Around the world, more than 25 million people are living as refugees or in a refugee-like situation. Just one percent of them have access to higher education, while 36 percent of all young people worldwide go on to study.
The Albert Einstein German Academic Refugee Initiative (DAFI) has therefore set itself the task of helping young refugees to gain access to higher education. The Federal Foreign Office provides 90 percent of DAFI’s funding. These resources have been used to award more than 15,000 scholarships to young refugees since 1992. In 2018 alone, around 6500 students in 51 countries around the world benefited from such a scholarship.
These scholarships enable refugees to gain a university degree in their home or host countries, which gives them prospects for the future and a chance of becoming economically independent. Due to their ties with refugee communities, scholarship holders can pass on their knowledge and thus have a long-term impact as multipliers and role models in their host countries or contribute to peacebuilding and reconstruction in their home countries.
“The Other 1 Percent” – Foreign Minister Maas opens the conference in Berlin
Access to higher education is thus of crucial importance to refugees and their host countries. With a view to developing ways of further improving the educational situation of refugees, the Federal Foreign Office, the German Academic Exchange Service (DAAD) as well as the UN Refugee Agency (UNHCR) are hosting a conference in Berlin on 18 and 19 June 2019. Entitled “The Other 1 Percent – Refugee Students in Higher Education Institutions Worldwide”, the conference is to present best practices and explore ways of improving the situation of young refugees in their host countries.

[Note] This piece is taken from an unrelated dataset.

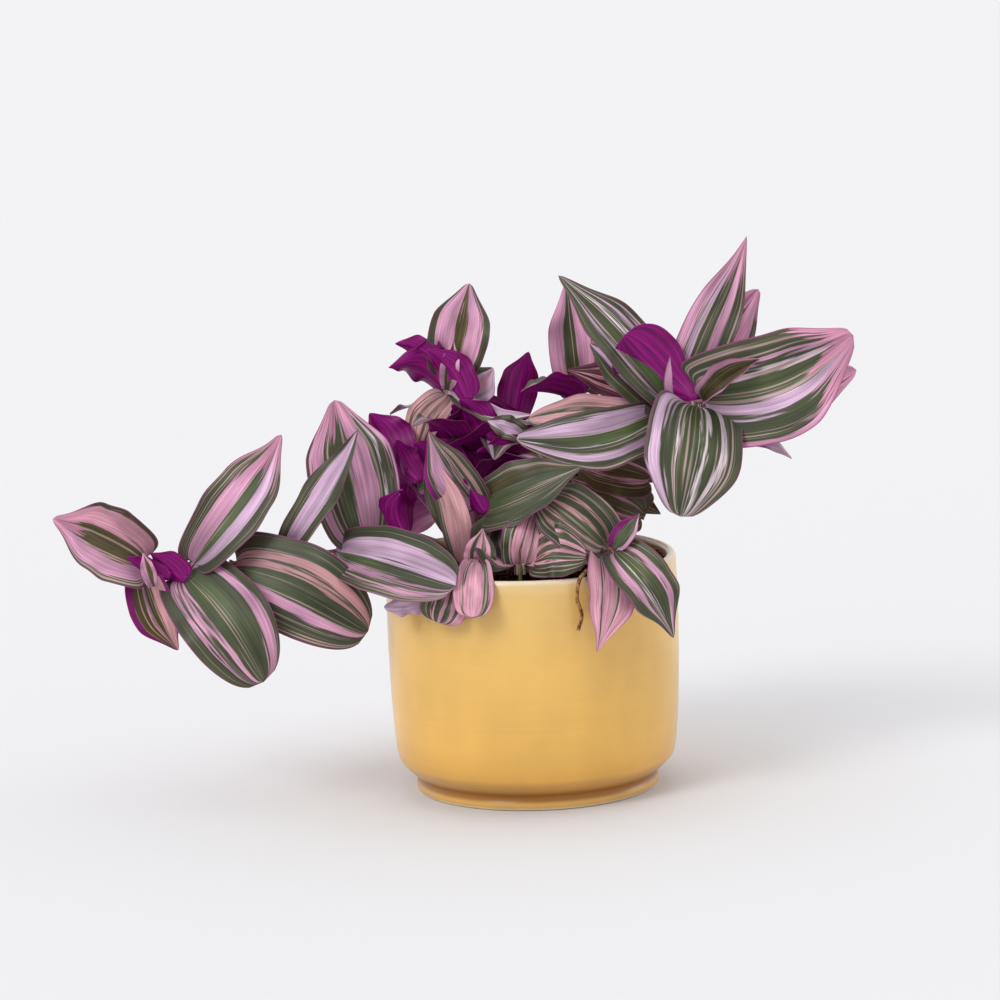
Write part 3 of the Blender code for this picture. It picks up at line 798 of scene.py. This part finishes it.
# %% Shape of a blade
ALONG, ACROSS = 56, 26
SHEATH_HALF_WIDTH, TIP_HALF_WIDTH = 3.0, 0.15
LOBE_SHARE = 0.30  # the share of the length over which the base's corners reach back
POINT_FROM, CURL_FROM, HOOK_FROM = 0.60, 0.60, 0.55  # shares of the length where these start
CREASE = 0.1  # roundness of the fold along the midrib
BLADE_THICKNESS = 0.7
WAVES = 2.6  # ruffles along one margin


def half_width(leaf, u):
    """Half a blade's width at shares u of its length."""
    shares = np.clip(u, 0, 1)
    widest = leaf.roundness / (leaf.roundness + leaf.taper)
    outline = (shares / widest) ** leaf.roundness * ((1 - shares) / (1 - widest)) ** leaf.taper
    late = np.clip((shares - POINT_FROM) / (1 - POINT_FROM), 0, 1)
    outline *= 1 - leaf.point * late * late * (3 - 2 * late)
    least = np.where(shares < widest, SHEATH_HALF_WIDTH, TIP_HALF_WIDTH)
    return np.maximum(least, leaf.width / 2 * outline)


def middle_surface(leaf, u, v, seed):
    """Places of a blade's middle surface: local X is its side, Y its length, Z its face."""
    half = half_width(leaf, u)
    fold = math.radians(leaf.fold)
    crease = np.sqrt(v * v + CREASE ** 2) - CREASE
    inner = np.clip(u, 0, 1)
    bow = np.sin(math.pi * inner)
    wave = np.sin(math.tau * WAVES * inner + seed + 1.7 * np.sign(v)) * np.abs(v) ** 2.5 * bow
    curled, hooked = (np.clip((inner - start) / (1 - start), 0, 1) ** 2
                      for start in (CURL_FROM, HOOK_FROM))
    lobed = np.sin(math.pi * np.clip(inner / LOBE_SHARE, 0, 1) ** 0.6)
    return np.stack((
        half * math.cos(fold) * v + leaf.sway * bow + leaf.hook * hooked,
        leaf.length * u - leaf.width * leaf.lobe * v * v * lobed,
        half * (math.sin(fold) * crease + leaf.cup * v * v)
        + leaf.arch * bow + leaf.ruffle * wave + leaf.curl * curled,
    ), axis=-1)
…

Foreign Minister Maas, who will open the conference along with Filippo Grandi, the United Nations High Commissioner for Refugees, commented ahead of the opening:
Our goal therefore needs to be to give many more refugees who have fled war and suffering the opportunity to lead a self-determined life. The only way to do this is to ensure they have access to education. Education provides opportunities for the future and thus furthers integration.
In particular, the conference is to focus on the dialogue with young refugees. In addition to experts and policy-makers, students and alumni from around the world who have received support via the DAFI, Connected Learning, HOPES and Leadership for Syria (LfS) programmes will attend. They will talk about their own experiences and develop new approaches alongside representatives from the world of politics, the higher education sector and donor organisations.
Breathing life into the Global Compact on Refugees
Fostering independence and future prospects for refugees is also a key aspect of the UN’s Global Compact on Refugees (GCR), which was adopted by a large majority of the international community in 2018. The first Global Refugee Forum on its implementation is due to take place in Geneva in December 2019. The focus will also be on the valuable contribution which refugees can make in their host communities.
What can be achieved by enabling refugees to enter into higher education is impressively underscored by the lives of many DAFI scholarship holders. As a major donor and host country, Germany wants to play an active role in the implementation of the Global Compact on Refugees in order to promote a fairer division of international responsibility in the refugee context and to make use of refugees’ potential.